> Material

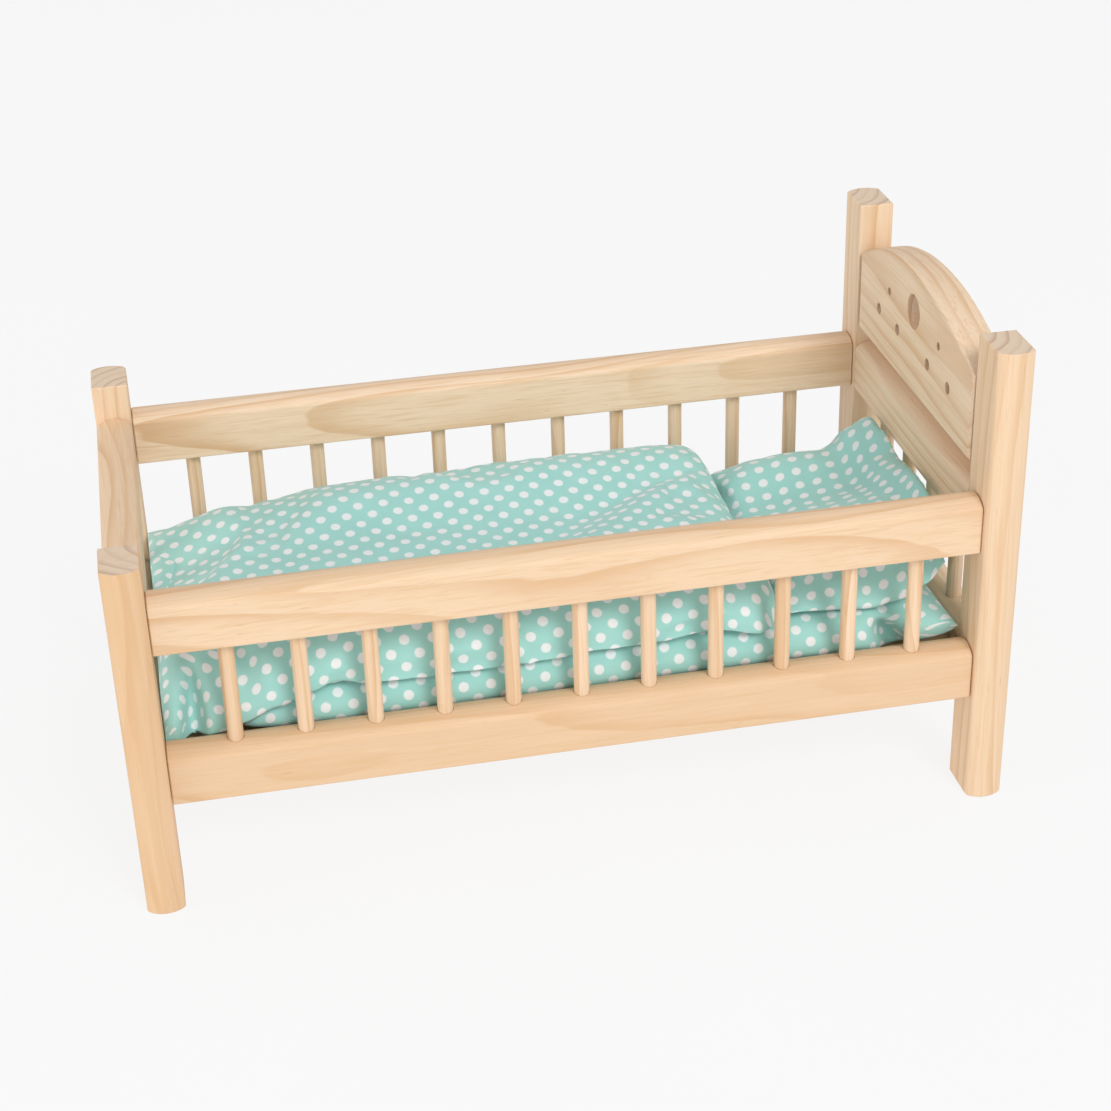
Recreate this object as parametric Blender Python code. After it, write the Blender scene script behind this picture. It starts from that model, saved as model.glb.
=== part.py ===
"""Small pine doll's bed with barred sides, an arched headboard and loose bedding.

Metres, +Z up.  X runs along the bed from the foot (-X) to the head (+X), Y across it from the
front (-Y) to the back (+Y).  The origin is on the floor, under the middle of the bed.
"""

import math

import bmesh
import bpy
from mathutils import Matrix, Vector

# ---------------------------------------------------------------- driving dimensions (metres)

LENGTH = 0.540
WIDTH = 0.290
HEAD_POST_HEIGHT = 0.307
FOOT_POST_HEIGHT = 0.234

# One pine section makes every post and rail: three flat sides and one crowned narrow edge.
STOCK_THICK = 0.023
STOCK_WIDE = 0.035
CROWN_RISE = 0.0046
CROWN_STEPS = 8
CROWN_CORNER_RADIUS = 0.0030
ARRIS_RADIUS = 0.0010
ROUND_STEPS = 2
END_EASE = 0.0007

# Clearance between pieces that touch.
GAP = 0.0003

RAIL_TOP = 0.2095
FOOT_RAIL_TOP = 0.2115
LOWER_RAIL_TOP = 0.107

SPINDLE_RADIUS = 0.0048
SPINDLE_SEAT = 0.010
SIDE_SPINDLES = 11
SIDE_SPINDLE_PITCH = 0.0416
SIDE_SPINDLE_SHIFT = 0.0024
END_SPINDLES = 4
END_SPINDLE_PITCH = 0.046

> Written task
Write out the full listing, keeping every line exactly as it is.

> Right answer
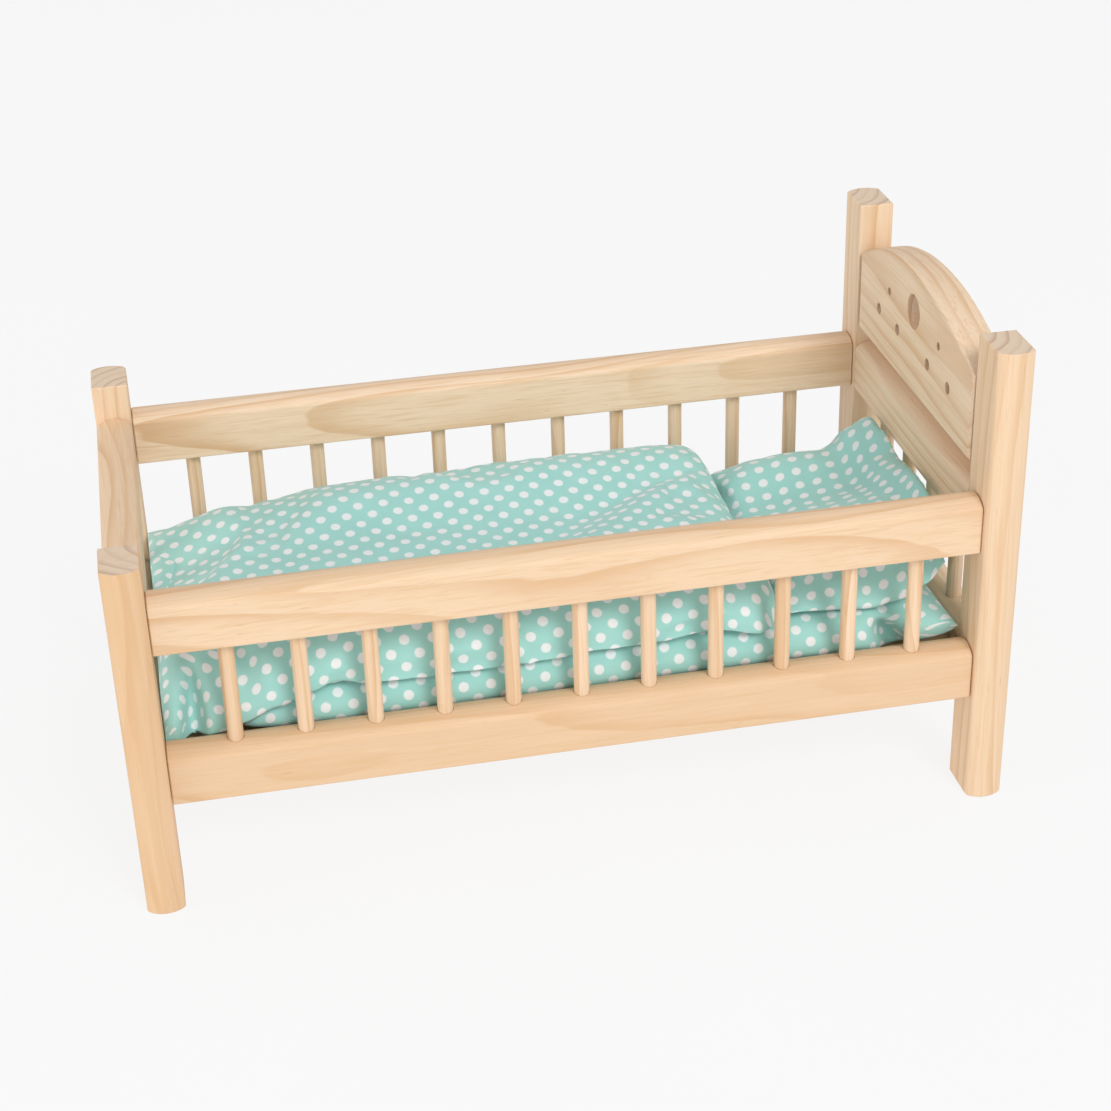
Recreate this object as parametric Blender Python code. After it, write the Blender scene script behind this picture. It starts from that model, saved as model.glb.
=== part.py ===
"""Small pine doll's bed with barred sides, an arched headboard and loose bedding.

Metres, +Z up.  X runs along the bed from the foot (-X) to the head (+X), Y across it from the
front (-Y) to the back (+Y).  The origin is on the floor, under the middle of the bed.
"""

import math

import bmesh
import bpy
from mathutils import Matrix, Vector

# ---------------------------------------------------------------- driving dimensions (metres)

LENGTH = 0.540
WIDTH = 0.290
HEAD_POST_HEIGHT = 0.307
FOOT_POST_HEIGHT = 0.234

# One pine section makes every post and rail: three flat sides and one crowned narrow edge.
STOCK_THICK = 0.023
STOCK_WIDE = 0.035
CROWN_RISE = 0.0046
CROWN_STEPS = 8
CROWN_CORNER_RADIUS = 0.0030
ARRIS_RADIUS = 0.0010
ROUND_STEPS = 2
END_EASE = 0.0007

# Clearance between pieces that touch.
GAP = 0.0003

RAIL_TOP = 0.2095
FOOT_RAIL_TOP = 0.2115
LOWER_RAIL_TOP = 0.107

SPINDLE_RADIUS = 0.0048
SPINDLE_SEAT = 0.010
SIDE_SPINDLES = 11
SIDE_SPINDLE_PITCH = 0.0416
SIDE_SPINDLE_SHIFT = 0.0024
END_SPINDLES = 4
END_SPINDLE_PITCH = 0.046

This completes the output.